PROBLEM REQUIREMENTS
Up to and including the line with "const STATION = Math.PI", reproduce the listing below exactly, beginning at its first line.

PROVIDED DATA
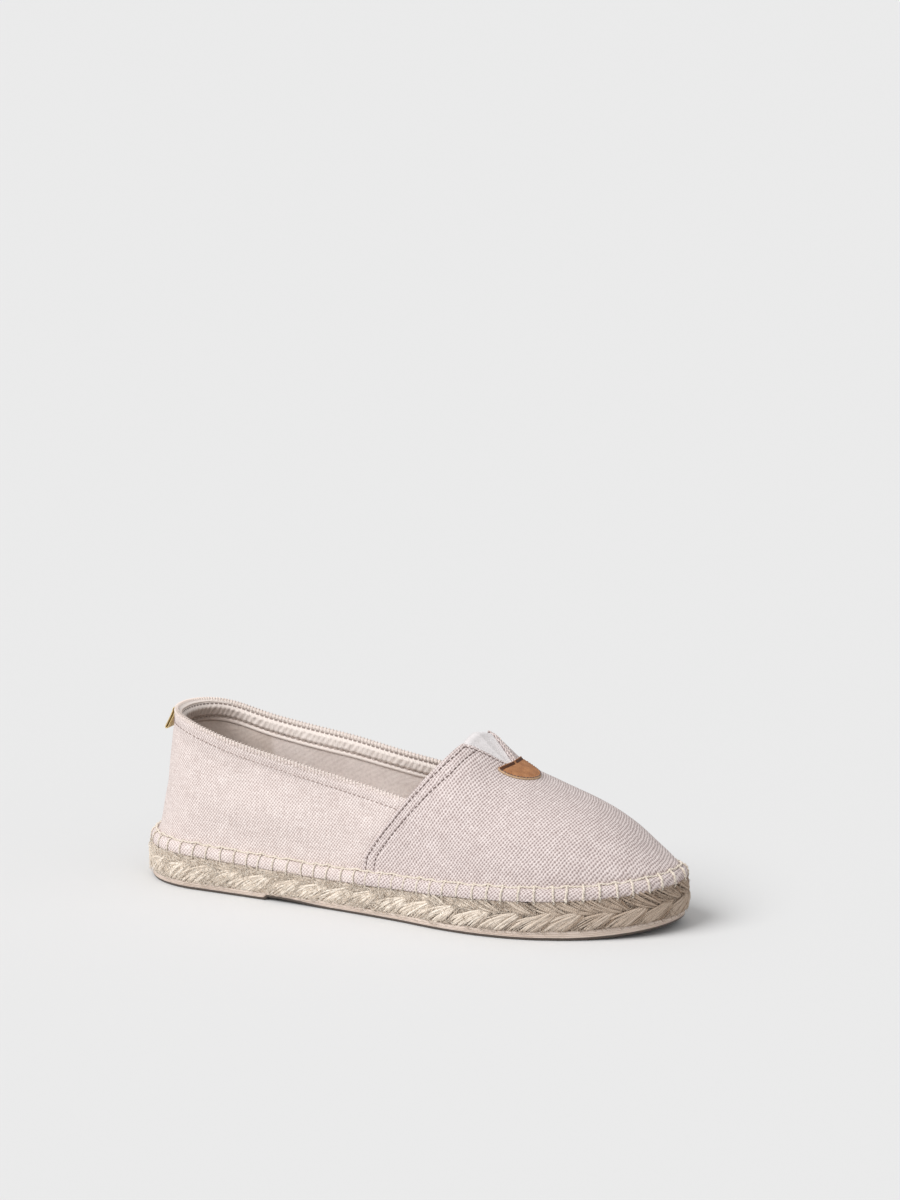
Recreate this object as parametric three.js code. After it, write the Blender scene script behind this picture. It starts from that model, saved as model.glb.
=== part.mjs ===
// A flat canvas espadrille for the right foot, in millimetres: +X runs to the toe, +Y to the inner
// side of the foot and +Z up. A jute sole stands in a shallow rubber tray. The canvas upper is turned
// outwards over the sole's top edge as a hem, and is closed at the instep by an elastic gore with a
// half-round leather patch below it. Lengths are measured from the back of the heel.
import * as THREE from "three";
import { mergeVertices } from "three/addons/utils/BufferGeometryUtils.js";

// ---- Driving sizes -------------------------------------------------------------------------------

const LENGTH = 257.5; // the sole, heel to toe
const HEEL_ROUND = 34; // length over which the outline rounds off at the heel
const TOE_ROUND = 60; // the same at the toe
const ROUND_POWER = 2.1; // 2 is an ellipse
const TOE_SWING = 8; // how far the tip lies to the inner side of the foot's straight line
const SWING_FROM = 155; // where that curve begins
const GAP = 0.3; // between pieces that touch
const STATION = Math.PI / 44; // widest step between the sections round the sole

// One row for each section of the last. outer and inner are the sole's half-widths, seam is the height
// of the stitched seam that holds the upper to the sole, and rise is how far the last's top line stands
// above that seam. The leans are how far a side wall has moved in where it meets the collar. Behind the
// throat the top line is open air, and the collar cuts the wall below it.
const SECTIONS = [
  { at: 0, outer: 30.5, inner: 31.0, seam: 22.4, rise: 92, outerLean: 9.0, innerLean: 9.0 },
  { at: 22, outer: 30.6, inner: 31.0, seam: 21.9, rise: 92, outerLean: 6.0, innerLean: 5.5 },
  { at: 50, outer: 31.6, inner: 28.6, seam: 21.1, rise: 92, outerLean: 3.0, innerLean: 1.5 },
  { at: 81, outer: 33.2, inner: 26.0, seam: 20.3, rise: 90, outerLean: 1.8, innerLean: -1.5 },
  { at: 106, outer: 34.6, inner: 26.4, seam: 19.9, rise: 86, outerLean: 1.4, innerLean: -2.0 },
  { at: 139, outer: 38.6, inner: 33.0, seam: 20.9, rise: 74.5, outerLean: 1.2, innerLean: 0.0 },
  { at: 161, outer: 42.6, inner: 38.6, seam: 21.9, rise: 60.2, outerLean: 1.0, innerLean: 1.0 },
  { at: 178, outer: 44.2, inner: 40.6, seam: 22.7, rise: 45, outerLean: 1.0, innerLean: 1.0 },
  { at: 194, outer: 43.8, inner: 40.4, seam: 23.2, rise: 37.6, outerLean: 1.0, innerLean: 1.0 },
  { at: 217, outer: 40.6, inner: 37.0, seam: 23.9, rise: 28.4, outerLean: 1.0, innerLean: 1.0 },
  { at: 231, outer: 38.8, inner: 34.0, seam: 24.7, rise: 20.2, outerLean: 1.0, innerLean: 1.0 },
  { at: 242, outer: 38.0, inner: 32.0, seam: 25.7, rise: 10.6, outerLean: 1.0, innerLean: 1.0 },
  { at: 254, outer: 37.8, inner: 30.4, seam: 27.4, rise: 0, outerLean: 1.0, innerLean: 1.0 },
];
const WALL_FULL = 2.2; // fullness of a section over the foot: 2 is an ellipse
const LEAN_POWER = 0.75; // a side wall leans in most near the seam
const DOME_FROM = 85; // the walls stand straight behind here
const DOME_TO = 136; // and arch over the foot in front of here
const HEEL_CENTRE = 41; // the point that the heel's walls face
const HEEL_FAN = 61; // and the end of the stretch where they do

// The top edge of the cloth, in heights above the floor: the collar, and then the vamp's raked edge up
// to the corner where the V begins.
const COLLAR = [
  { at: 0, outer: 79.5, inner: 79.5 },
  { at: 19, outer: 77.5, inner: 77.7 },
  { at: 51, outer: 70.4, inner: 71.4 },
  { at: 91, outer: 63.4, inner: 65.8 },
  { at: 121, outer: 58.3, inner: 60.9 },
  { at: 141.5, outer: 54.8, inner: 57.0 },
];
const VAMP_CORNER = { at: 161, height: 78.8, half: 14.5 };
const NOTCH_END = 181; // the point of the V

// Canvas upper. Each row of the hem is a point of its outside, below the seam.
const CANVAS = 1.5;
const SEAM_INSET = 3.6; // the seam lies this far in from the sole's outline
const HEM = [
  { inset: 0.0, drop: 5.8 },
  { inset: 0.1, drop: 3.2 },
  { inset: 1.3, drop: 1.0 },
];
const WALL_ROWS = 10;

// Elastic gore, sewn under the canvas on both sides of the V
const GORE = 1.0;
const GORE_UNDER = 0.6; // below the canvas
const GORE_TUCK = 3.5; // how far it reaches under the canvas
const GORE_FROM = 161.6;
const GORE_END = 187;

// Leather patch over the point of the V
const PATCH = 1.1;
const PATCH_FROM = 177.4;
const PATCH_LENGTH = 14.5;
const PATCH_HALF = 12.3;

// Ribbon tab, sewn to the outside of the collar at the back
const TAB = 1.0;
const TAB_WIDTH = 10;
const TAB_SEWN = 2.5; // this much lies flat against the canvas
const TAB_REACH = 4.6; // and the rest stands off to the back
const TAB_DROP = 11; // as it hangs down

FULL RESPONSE
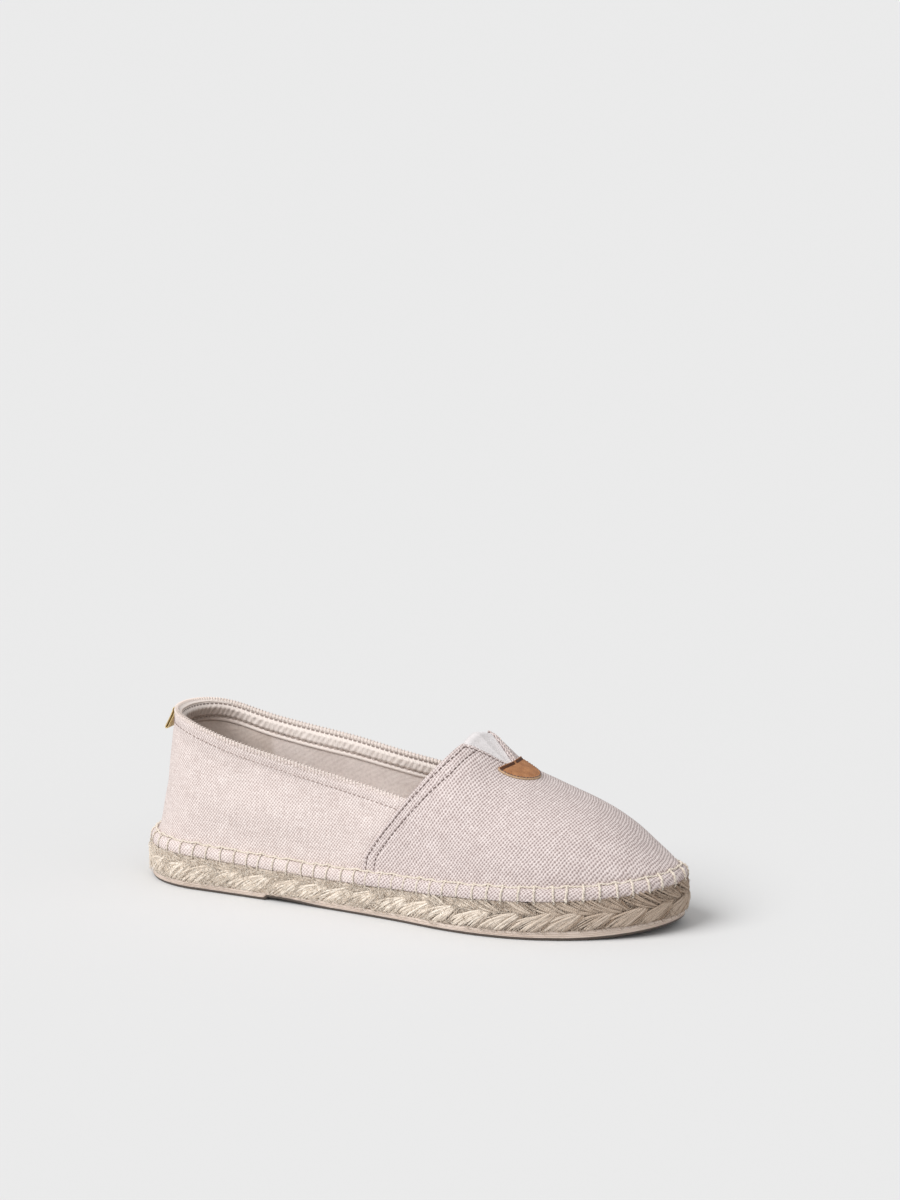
Recreate this object as parametric three.js code. After it, write the Blender scene script behind this picture. It starts from that model, saved as model.glb.
=== part.mjs ===
// A flat canvas espadrille for the right foot, in millimetres: +X runs to the toe, +Y to the inner
// side of the foot and +Z up. A jute sole stands in a shallow rubber tray. The canvas upper is turned
// outwards over the sole's top edge as a hem, and is closed at the instep by an elastic gore with a
// half-round leather patch below it. Lengths are measured from the back of the heel.
import * as THREE from "three";
import { mergeVertices } from "three/addons/utils/BufferGeometryUtils.js";

// ---- Driving sizes -------------------------------------------------------------------------------

const LENGTH = 257.5; // the sole, heel to toe
const HEEL_ROUND = 34; // length over which the outline rounds off at the heel
const TOE_ROUND = 60; // the same at the toe
const ROUND_POWER = 2.1; // 2 is an ellipse
const TOE_SWING = 8; // how far the tip lies to the inner side of the foot's straight line
const SWING_FROM = 155; // where that curve begins
const GAP = 0.3; // between pieces that touch
const STATION = Math.PI / 44; // widest step between the sections round the sole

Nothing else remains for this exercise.